Fewer New Pounds in Pregnancy Best for Obese Moms

ByABC News
June 2, 2009, 6:02 PM

June 3 -- TUESDAY, June 2 (HealthDay News) -- In a study that reinforces recent changes in pregnancy weight gain recommendations, obese women who gained little or no weight while pregnant had better outcomes than obese women who gained more.

Just last week, experts at the U.S. Institute of Medicine and the National Research Council updated their gestational weight gain guidelines to urge that obese women gain only 11 to 20 pounds during pregnancy -- down from a minimum weight gain of 15 pounds that had been recommended in 1990.

In the new study, published in the June issue of the Journal of the National Medical Association, researchers divided 232 obese women, all with a body mass index greater than 30, into two groups. One group was given standard advice: to "eat to appetite." The other group was given nutritional counseling, told to keep a food diary and placed on a diet that limited calories to between 2,000 and 3,500 a day, depending on their pre-pregnancy weight.

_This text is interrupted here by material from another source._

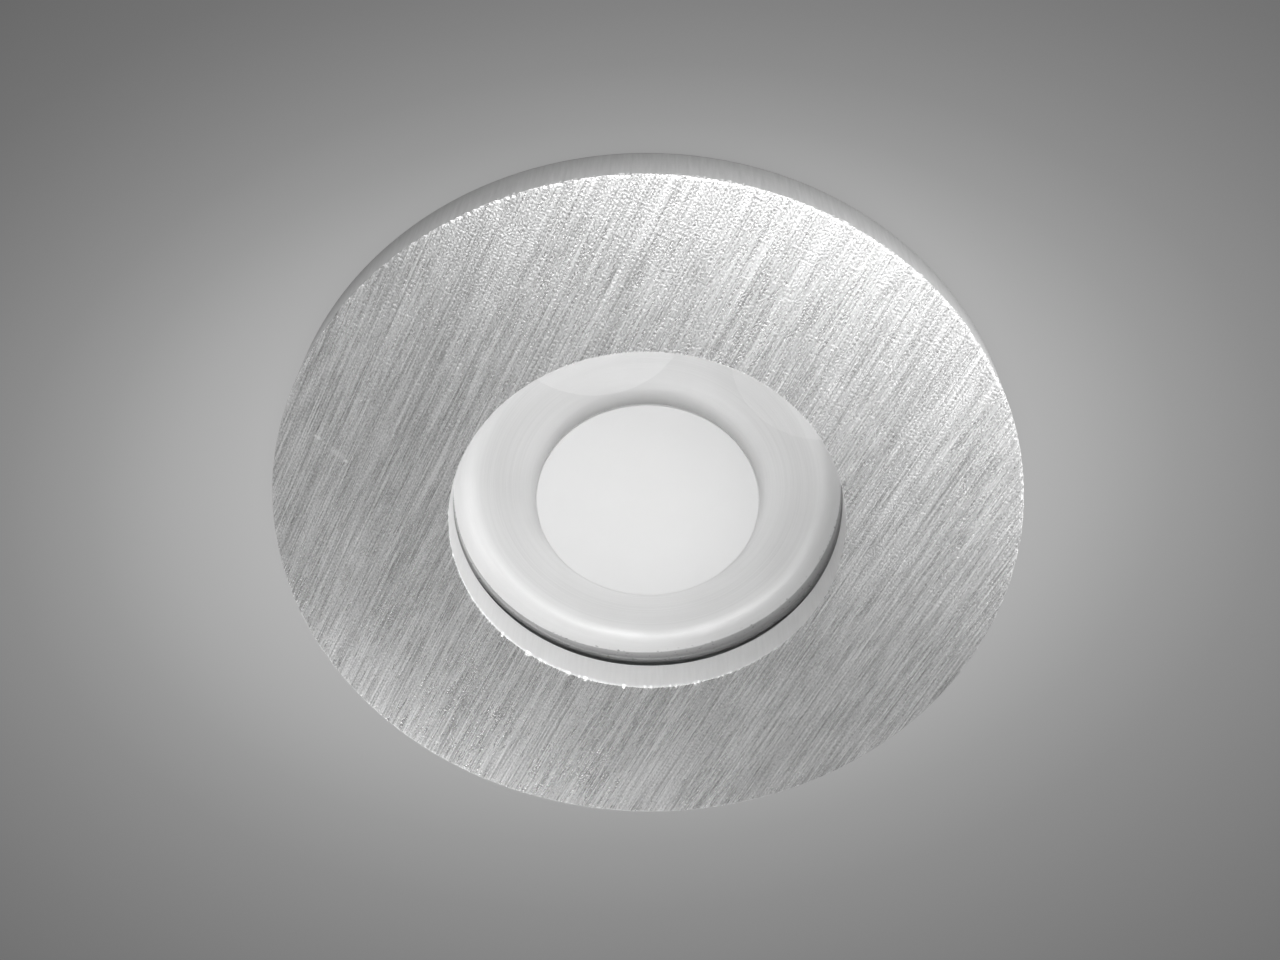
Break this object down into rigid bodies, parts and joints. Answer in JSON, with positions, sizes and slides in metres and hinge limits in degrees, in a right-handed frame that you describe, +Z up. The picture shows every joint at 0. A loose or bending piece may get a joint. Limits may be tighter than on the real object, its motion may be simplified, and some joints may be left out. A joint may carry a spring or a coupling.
{
  "type": "recessed spotlight",
  "caption": "Fixed recessed ceiling spotlight: thick brushed ring, clear glass with a frosted centre, bright dish, finned body and sprung ceiling clips.",
  "frame": {"origin": "middle of the ring's front face, which looks down into the room", "axes": "+Z up into the ceiling along the lamp's axis, +X along the two ceiling clips, +Y across them"},
  "size_m": [0.1068, 0.09, 0.0501],
  "materials": {
    "brushed_aluminium": "straight brushed",
    "spun_aluminium": "satin, turned",
    "cast_aluminium": "bead blasted casting",
    "clear_glass": "clear, polished",
    "frosted_white": "frosted opal",
    "black_rubber": "matt silicone",
    "grey_foam": "closed-cell foam",
    "white_board": "white solder mask on metal",
    "led_phosphor": "phosphor in silicone",
    "thermal_pad": "matt gap pad",
    "screw_steel": "plain steel",
    "zinc_steel": "zinc plated",
    "spring_steel": "drawn wire",
    "soft_plastic": "soft PVC",
    "black_nylon": "moulded nylon"
  },
  "bodies": {
    "lamp": {"bezel": "brushed_aluminium", "front_glass": "clear_glass", "diffuser_disc": "frosted_white", "glass_seal": "black_rubber", "ceiling_gasket": "grey_foam", "reflector_dish": "spun_aluminium", "led_emitter": "led_phosphor", "led_board": "white_board", "thermal_pad": "thermal_pad", "heat_sink": "cast_aluminium", "gland_body": "black_nylon", "gland_seal": "black_rubber", "gland_nut": "black_nylon", "board_screw_1": "screw_steel", "board_screw_2": "screw_steel", "housing_screw_1": "screw_steel", "housing_screw_2": "screw_steel", "housing_screw_3": "screw_steel", "bracket_screw_right_1": "screw_steel", "bracket_screw_right_2": "screw_steel", "clip_bracket_right": "zinc_steel", "clip_pin_right": "screw_steel", "clip_spring_right": "spring_steel", "bracket_screw_left_1": "screw_steel", "bracket_screw_left_2": "screw_steel", "clip_bracket_left": "zinc_steel", "clip_pin_left": "screw_steel", "clip_spring_left": "spring_steel"},
    "right_clip": {"clip_arm_right": "zinc_steel", "clip_pad_right": "soft_plastic"},
    "left_clip": {"clip_arm_left": "zinc_steel", "clip_pad_left": "soft_plastic"}
  },
  "joints": [
    {"name": "right_clip_hinge", "type": "hinge", "parent": "lamp", "child": "right_clip", "pos_m": [0.0336, 0, 0.013], "axis": [0, -1, 0], "range_deg": [0, 85], "stiffness_Nm_per_rad": 0.2, "springref_deg": -45.84, "deforming": ["clip_spring_right"]},
    {"name": "left_clip_hinge", "type": "hinge", "parent": "lamp", "child": "left_clip", "pos_m": [-0.0336, 0, 0.013], "axis": [0, 1, 0], "range_deg": [0, 85], "stiffness_Nm_per_rad": 0.2, "springref_deg": -45.84, "deforming": ["clip_spring_left"]}
  ]
}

By the end of the pregnancy, the average weight gain in the group of women who stuck to their normal diets was 31 pounds. The average weight gain for women in the calorie-restriction group was 11 pounds. Twenty-three extremely obese women actually lost weight during their pregnancy.

The results seem to support less, not more, weight gain during pregnancy. Women in the calorie-restricted group had fewer C-sections and lower rates of gestational diabetes and hypertension and had retained less weight six weeks after delivery.

Fewer women in the calorie-restricted group delivered newborns weighing more than 10 pounds, which can make deliveries risky for both mother and child. There were no growth-restricted babies in either group.

"Women who are obese when beginning a pregnancy are, by definition, unhealthy," noted Dr. Yvonne Thornton, a clinical professor of obstetrics and gynecology at New York Medical College and the study's lead author. "To say that they should gain even more weight is counterintuitive, and our study bears that out."